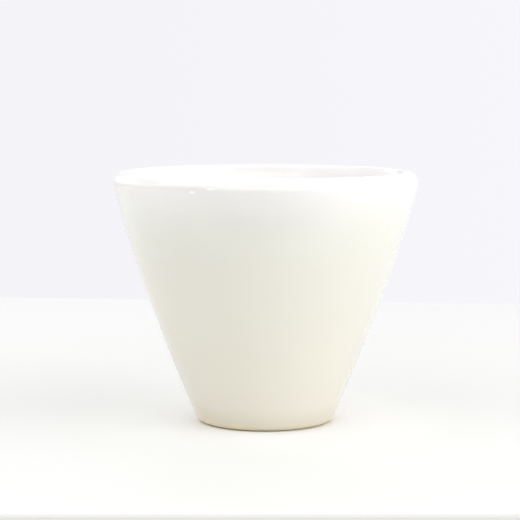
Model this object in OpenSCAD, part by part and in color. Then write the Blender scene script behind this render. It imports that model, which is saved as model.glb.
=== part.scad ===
// Pour-over dripper: a porcelain cone with no flange, and the steel basket filter that lifts out of it.
// Millimetres, +Z up. The origin is the centre of the ring that the cone stands on.

/* [Cone] */
// Height from the foot to the crest of the lip
cone_h = 95.4; // [90:0.1:102]
// Outer diameter across the lip
lip_d = 116; // [112:0.5:122]
// Outer diameter of the flat ring the cone stands on
foot_d = 47.2; // [45:0.1:50]
// Thickness of the wall
wall = 6.4; // [6:0.1:7]
// How far the wall leans out at the lip, in degrees
lip_lean = 14.5; // [13:0.1:16]
// How far the wall leans out at the foot, in degrees
foot_lean = 23.4; // [22:0.1:25]
// Radius of the lip's outer shoulder
lip_round = 4.2; // [3.8:0.1:4.4]
// Radius of the corner at the foot
foot_round = 3.3; // [2.6:0.1:3.6]

/* [Floor and drain] */
// Height of the inside floor, where it meets the wall
floor_z = 9; // [8.5:0.1:9.5]
// Radius between the floor and the wall
floor_fillet = 5; // [3:0.5:6]
// How far the floor falls towards the drain
floor_fall = 0.8; // [0.4:0.1:1.2]
// Diameter of the drain
drain_d = 16; // [12:1:18]
// Depth of the recess inside the foot ring
recess_depth = 2.4; // [2:0.1:2.6]
// Width of the flat foot ring
foot_ring_w = 4.4; // [3.5:0.1:5]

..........

• _What you should do_: All lines from the beginning of the material above through the one with "cone stands on." need to be returned exactly; please return those and only those.

• _The answer_:
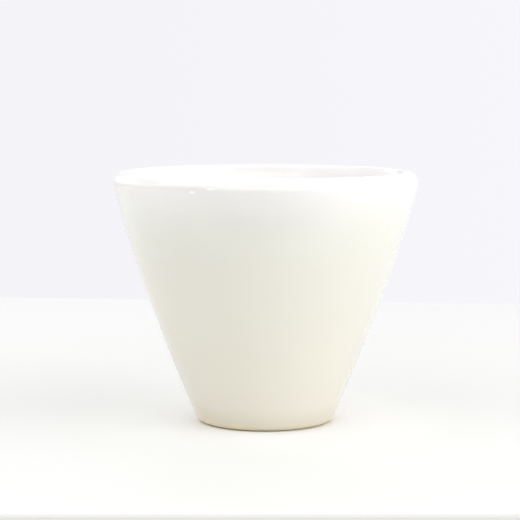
Model this object in OpenSCAD, part by part and in color. Then write the Blender scene script behind this render. It imports that model, which is saved as model.glb.
=== part.scad ===
// Pour-over dripper: a porcelain cone with no flange, and the steel basket filter that lifts out of it.
// Millimetres, +Z up. The origin is the centre of the ring that the cone stands on.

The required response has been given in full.